The SPY 210 level has been very relevant recently and I think can be used as a pivot. It also aligns well with the open interest as there is a culmination of calls and puts at 210. Above there and the bulls have control and heading to new highs is more probable. Below 210 and the market first, likely gap fills (which is not much further down then 210), but also increases the odds of heading back down to the bottom of the box shown in the chart above (roughly 207). If it can finally continue lower then 205 will be key and any breach of 205 would possibly set up for a touch of the 200-day at 203 and maybe a washout low. If that should happen it would also breach the high puts at the 205 strike, which leads me to believe that it would create a hammer tail low that would be buyable for a swing long. spy

 

Few random things to consider:

  • ETF and mutual fund outflows have been very heavy since the start of the year. If we can create a washout low, we can then get some mean reversion and a forceful current of flows back into the market. If instead we shoot higher I think it spells trouble ahead for the markets.
  • The recent action in the market has been distributive as you can see by @ukarlewitz  tweet below.

Screen Shot 2015-05-09 at 6.48.24 PM

  • Even with the recent weakness in the Russel and Nasdaq, the S&P continues to hold up. I don’t have a way to prove this, but I believe that it has a lot to do with interest rates moving higher and bonds selling of (which is typically good for financials). The financial sector has been bullish as of late and accounts for a large percentage of the S&P helping to keep it afloat. I wrote about my belief that bonds would sell off on April 4th here and although I believe bonds are due for a bounce, I remain in the camp that they have topped (or are very near that point) irrelevant of when the Fed does raise rates (BTW, I will be happy to admit if I am wrong, but I would like to take this moment to note I have not been calling for the top in bonds for three plus years as many others have).
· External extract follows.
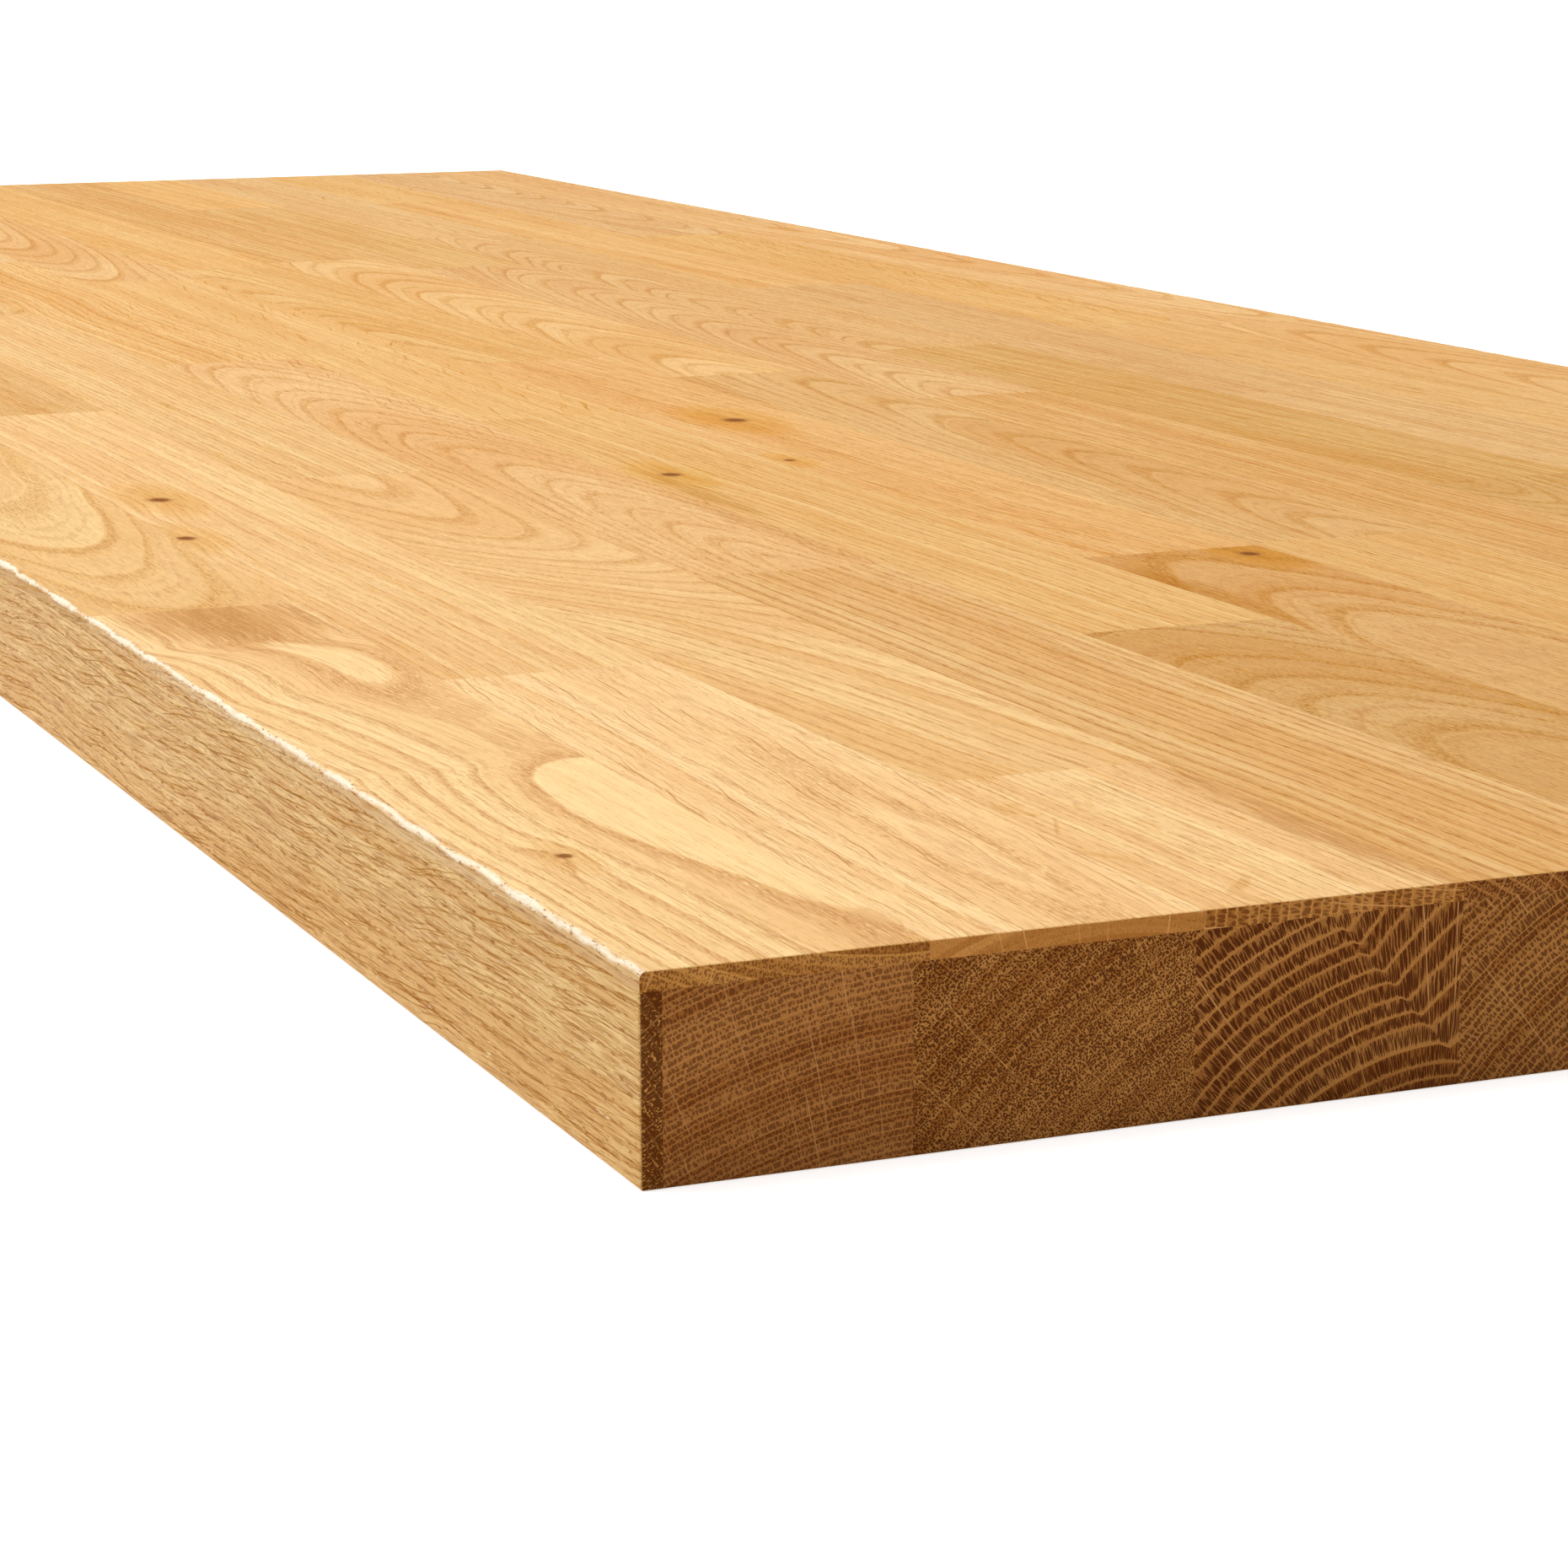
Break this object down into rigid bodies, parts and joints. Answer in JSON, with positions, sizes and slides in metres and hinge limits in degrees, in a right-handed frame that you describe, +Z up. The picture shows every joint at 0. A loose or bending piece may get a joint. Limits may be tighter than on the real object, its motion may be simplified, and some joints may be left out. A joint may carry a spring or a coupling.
{
  "type": "butcher block countertop",
  "caption": "Solid oak butcher block worktop board: butt-jointed top staves over full-height core staves, with a strip along each long edge.",
  "frame": {"origin": "centre of the underside, where the board rests", "axes": "+Y along the board's length and its staves, +X across its width, +Z up through its thickness to the top face"},
  "size_m": [0.635, 1.86, 0.038],
  "materials": {
    "top_staves": "sanded bare oak, long grain",
    "core_staves": "sawn oak end grain",
    "edge_strips": "sanded bare oak, long grain"
  },
  "bodies": {
    "root": {"top_row_1": "top_staves", "top_row_2": "top_staves", "top_row_3": "top_staves", "top_row_4": "top_staves", "top_row_5": "top_staves", "top_row_6": "top_staves", "top_row_7": "top_staves", "top_row_8": "top_staves", "top_row_9": "top_staves", "top_row_10": "top_staves", "top_row_11": "top_staves", "top_row_12": "top_staves", "core_stave_1": "core_staves", "core_stave_2": "core_staves", "core_stave_3": "core_staves", "core_stave_4": "core_staves", "core_stave_5": "core_staves", "core_stave_6": "core_staves", "core_stave_7": "core_staves", "core_stave_8": "core_staves", "core_stave_9": "core_staves", "core_stave_10": "core_staves", "core_stave_11": "core_staves", "core_stave_12": "core_staves", "edge_strip_left": "edge_strips", "edge_strip_right": "edge_strips"}
  },
  "joints": []
}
Wrapping it up: If you are confused, as you can see from above I am in the same camp as you. I’m sure some out there know exactly what will happen (as they always seem to get it right), but I am happy to admit that I am very torn. If we get a rally higher, I think it can be a late stage exuberant rally and worth playing long for short term moves that can yield a good deal of profit. If on the other hand we can move back lower then we likely either test the range and get a short-lived bounce AGAIN or we finally get a capitulation type of washout.